# Work required:
Give the listing again in full, exactly as written.

# Data provided:
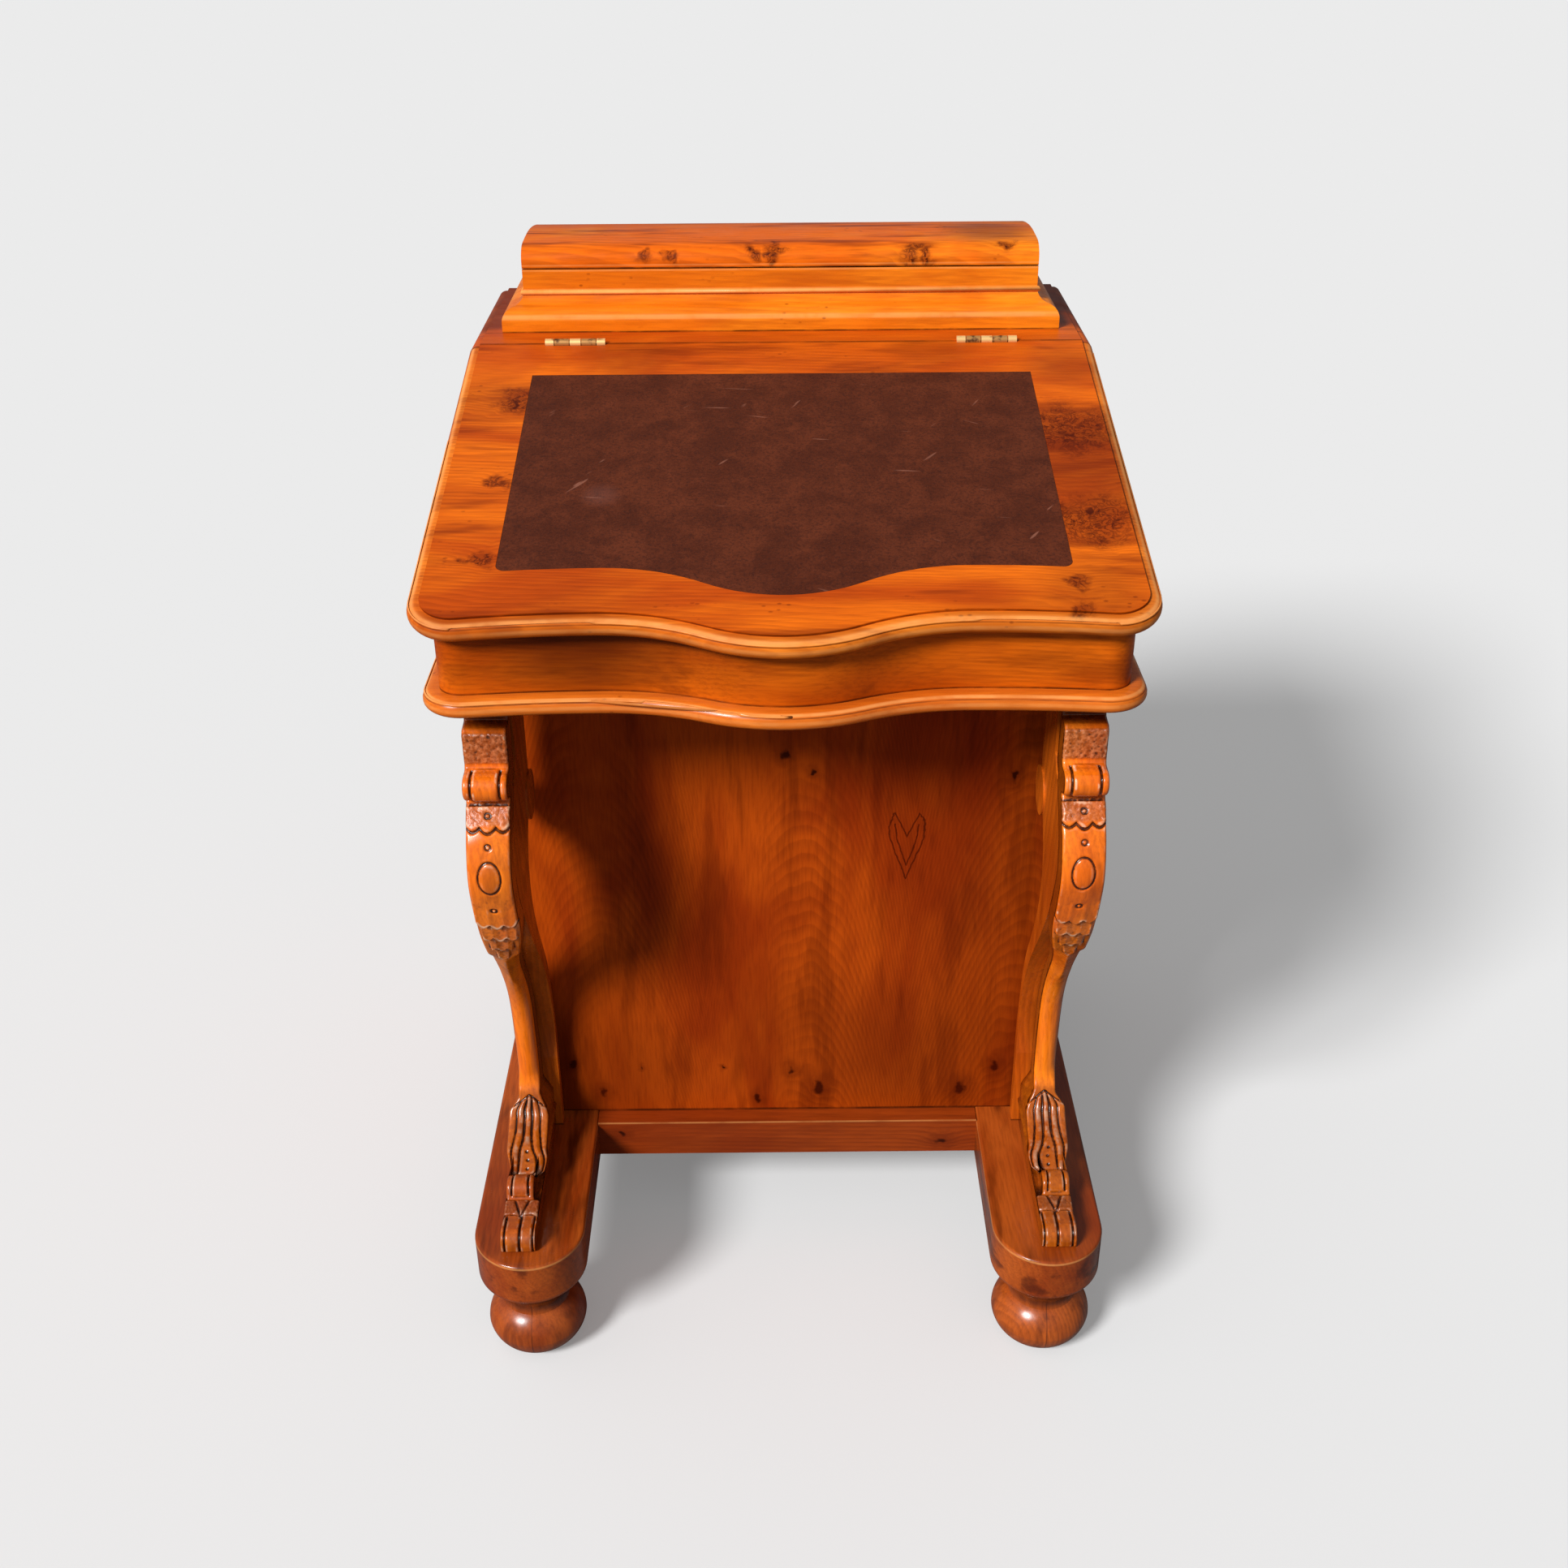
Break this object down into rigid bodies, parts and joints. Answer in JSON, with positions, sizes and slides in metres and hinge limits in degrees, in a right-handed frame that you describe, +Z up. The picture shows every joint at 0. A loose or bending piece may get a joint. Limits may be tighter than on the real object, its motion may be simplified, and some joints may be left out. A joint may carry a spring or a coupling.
{
  "type": "davenport desk",
  "caption": "Davenport writing desk: hinged leather-lined slope and lidded stationery box on a pedestal of side drawers, with scroll brackets on sledge runners.",
  "frame": {"origin": "on the floor, at the middle of the desk's width and depth", "axes": "+Z up, +Y to the back, +X to the right of a sitter who faces the slope; the drawers open to +X"},
  "size_m": [0.55, 0.637, 0.8675],
  "materials": {
    "yew_veneer": "polished",
    "carved_wood": "polished",
    "dark_wood": "polished",
    "lining_wood": "matte",
    "leather": "worn, semi-matte",
    "brass": "aged polish"
  },
  "bodies": {
    "carcase": {"back_panel": "yew_veneer", "base_rail_front": "dark_wood", "base_rail_rear": "dark_wood", "box_back": "yew_veneer", "box_floor": "lining_wood", "box_side_left": "yew_veneer", "box_side_right": "yew_veneer", "bracket_web_left": "carved_wood", "bracket_web_right": "carved_wood", "drawer_dividers": "yew_veneer", "drawer_guides": "lining_wood", "dummy_fronts": "yew_veneer", "dummy_knobs": "dark_wood", "foot_front_left": "dark_wood", "foot_front_right": "dark_wood", "foot_rear_left": "dark_wood", "foot_rear_right": "dark_wood", "frieze": "yew_veneer", "front_panel": "yew_veneer", "hinge_fixed_screws": "brass", "hinge_pins": "brass", "left_frame": "yew_veneer", "left_panel": "lining_wood", "lid_hinge_fixed_leaves": "brass", "lower_moulding": "yew_veneer", "pedestal_floor": "lining_wood", "right_stiles": "yew_veneer", "runner_left": "dark_wood", "runner_right": "dark_wood", "scroll_leg_left": "carved_wood", "scroll_leg_right": "carved_wood", "stationery_back": "lining_wood", "stationery_front": "yew_veneer", "stationery_hinge_fixed_leaves": "brass", "stationery_side_left": "yew_veneer", "stationery_side_right": "yew_veneer", "top_board": "yew_veneer"},
    "writing_lid": {"lid_board": "yew_veneer", "leather_skiver": "leather", "lid_hinge_moving_leaves": "brass", "lid_hinge_screws": "brass"},
    "stationery_cover": {"stationery_lid": "yew_veneer", "stationery_hinge_moving_leaves": "brass", "stationery_hinge_screws": "brass"},
    "drawer_1": {"drawer_1_front": "yew_veneer", "drawer_1_sides": "lining_wood", "drawer_1_bottom": "lining_wood", "drawer_1_knobs": "dark_wood"},
    "drawer_2": {"drawer_2_front": "yew_veneer", "drawer_2_sides": "lining_wood", "drawer_2_bottom": "lining_wood", "drawer_2_knobs": "dark_wood"},
    "drawer_3": {"drawer_3_front": "yew_veneer", "drawer_3_sides": "lining_wood", "drawer_3_bottom": "lining_wood", "drawer_3_knobs": "dark_wood"},
    "drawer_4": {"drawer_4_front": "yew_veneer", "drawer_4_sides": "lining_wood", "drawer_4_bottom": "lining_wood", "drawer_4_knobs": "dark_wood"}
  },
  "joints": [
    {"name": "writing_lid_hinge", "type": "hinge", "parent": "carcase", "child": "writing_lid", "pos_m": [0, 0.1225, 0.796], "axis": [-1, 0, 0], "range_deg": [0, 110]},
    {"name": "stationery_lid_hinge", "type": "hinge", "parent": "carcase", "child": "stationery_cover", "pos_m": [0, 0.311, 0.847], "axis": [-1, 0, 0], "range_deg": [0, 105]},
    {"name": "drawer_1_slide", "type": "slide", "parent": "carcase", "child": "drawer_1", "axis": [1, 0, 0], "range_m": [0, 0.3]},
    {"name": "drawer_2_slide", "type": "slide", "parent": "carcase", "child": "drawer_2", "axis": [1, 0, 0], "range_m": [0, 0.3]},
    {"name": "drawer_3_slide", "type": "slide", "parent": "carcase", "child": "drawer_3", "axis": [1, 0, 0], "range_m": [0, 0.3]},
    {"name": "drawer_4_slide", "type": "slide", "parent": "carcase", "child": "drawer_4", "axis": [1, 0, 0], "range_m": [0, 0.3]}
  ]
}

# Expected output:
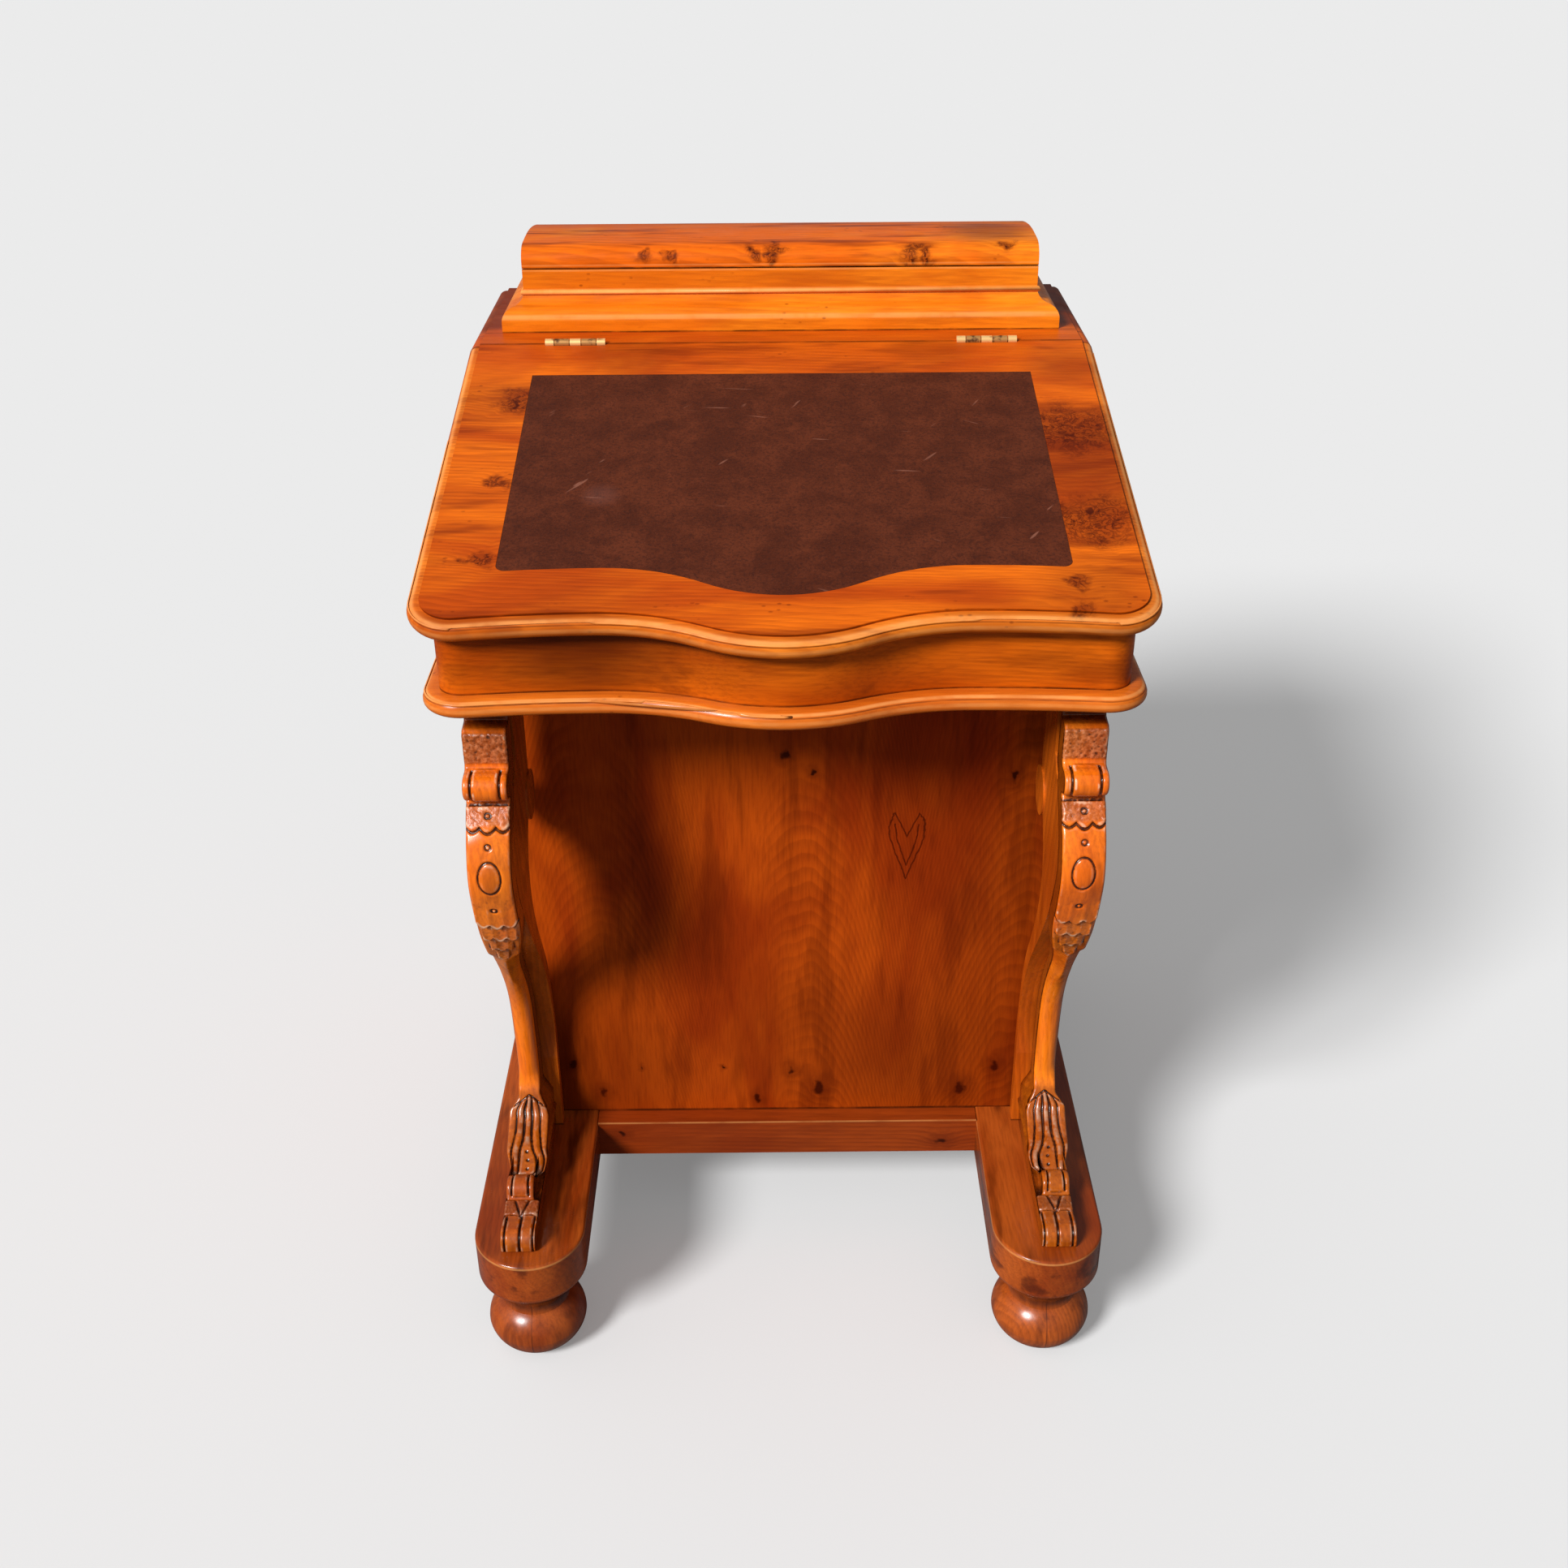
Break this object down into rigid bodies, parts and joints. Answer in JSON, with positions, sizes and slides in metres and hinge limits in degrees, in a right-handed frame that you describe, +Z up. The picture shows every joint at 0. A loose or bending piece may get a joint. Limits may be tighter than on the real object, its motion may be simplified, and some joints may be left out. A joint may carry a spring or a coupling.
{
  "type": "davenport desk",
  "caption": "Davenport writing desk: hinged leather-lined slope and lidded stationery box on a pedestal of side drawers, with scroll brackets on sledge runners.",
  "frame": {"origin": "on the floor, at the middle of the desk's width and depth", "axes": "+Z up, +Y to the back, +X to the right of a sitter who faces the slope; the drawers open to +X"},
  "size_m": [0.55, 0.637, 0.8675],
  "materials": {
    "yew_veneer": "polished",
    "carved_wood": "polished",
    "dark_wood": "polished",
    "lining_wood": "matte",
    "leather": "worn, semi-matte",
    "brass": "aged polish"
  },
  "bodies": {
    "carcase": {"back_panel": "yew_veneer", "base_rail_front": "dark_wood", "base_rail_rear": "dark_wood", "box_back": "yew_veneer", "box_floor": "lining_wood", "box_side_left": "yew_veneer", "box_side_right": "yew_veneer", "bracket_web_left": "carved_wood", "bracket_web_right": "carved_wood", "drawer_dividers": "yew_veneer", "drawer_guides": "lining_wood", "dummy_fronts": "yew_veneer", "dummy_knobs": "dark_wood", "foot_front_left": "dark_wood", "foot_front_right": "dark_wood", "foot_rear_left": "dark_wood", "foot_rear_right": "dark_wood", "frieze": "yew_veneer", "front_panel": "yew_veneer", "hinge_fixed_screws": "brass", "hinge_pins": "brass", "left_frame": "yew_veneer", "left_panel": "lining_wood", "lid_hinge_fixed_leaves": "brass", "lower_moulding": "yew_veneer", "pedestal_floor": "lining_wood", "right_stiles": "yew_veneer", "runner_left": "dark_wood", "runner_right": "dark_wood", "scroll_leg_left": "carved_wood", "scroll_leg_right": "carved_wood", "stationery_back": "lining_wood", "stationery_front": "yew_veneer", "stationery_hinge_fixed_leaves": "brass", "stationery_side_left": "yew_veneer", "stationery_side_right": "yew_veneer", "top_board": "yew_veneer"},
    "writing_lid": {"lid_board": "yew_veneer", "leather_skiver": "leather", "lid_hinge_moving_leaves": "brass", "lid_hinge_screws": "brass"},
    "stationery_cover": {"stationery_lid": "yew_veneer", "stationery_hinge_moving_leaves": "brass", "stationery_hinge_screws": "brass"},
    "drawer_1": {"drawer_1_front": "yew_veneer", "drawer_1_sides": "lining_wood", "drawer_1_bottom": "lining_wood", "drawer_1_knobs": "dark_wood"},
    "drawer_2": {"drawer_2_front": "yew_veneer", "drawer_2_sides": "lining_wood", "drawer_2_bottom": "lining_wood", "drawer_2_knobs": "dark_wood"},
    "drawer_3": {"drawer_3_front": "yew_veneer", "drawer_3_sides": "lining_wood", "drawer_3_bottom": "lining_wood", "drawer_3_knobs": "dark_wood"},
    "drawer_4": {"drawer_4_front": "yew_veneer", "drawer_4_sides": "lining_wood", "drawer_4_bottom": "lining_wood", "drawer_4_knobs": "dark_wood"}
  },
  "joints": [
    {"name": "writing_lid_hinge", "type": "hinge", "parent": "carcase", "child": "writing_lid", "pos_m": [0, 0.1225, 0.796], "axis": [-1, 0, 0], "range_deg": [0, 110]},
    {"name": "stationery_lid_hinge", "type": "hinge", "parent": "carcase", "child": "stationery_cover", "pos_m": [0, 0.311, 0.847], "axis": [-1, 0, 0], "range_deg": [0, 105]},
    {"name": "drawer_1_slide", "type": "slide", "parent": "carcase", "child": "drawer_1", "axis": [1, 0, 0], "range_m": [0, 0.3]},
    {"name": "drawer_2_slide", "type": "slide", "parent": "carcase", "child": "drawer_2", "axis": [1, 0, 0], "range_m": [0, 0.3]},
    {"name": "drawer_3_slide", "type": "slide", "parent": "carcase", "child": "drawer_3", "axis": [1, 0, 0], "range_m": [0, 0.3]},
    {"name": "drawer_4_slide", "type": "slide", "parent": "carcase", "child": "drawer_4", "axis": [1, 0, 0], "range_m": [0, 0.3]}
  ]
}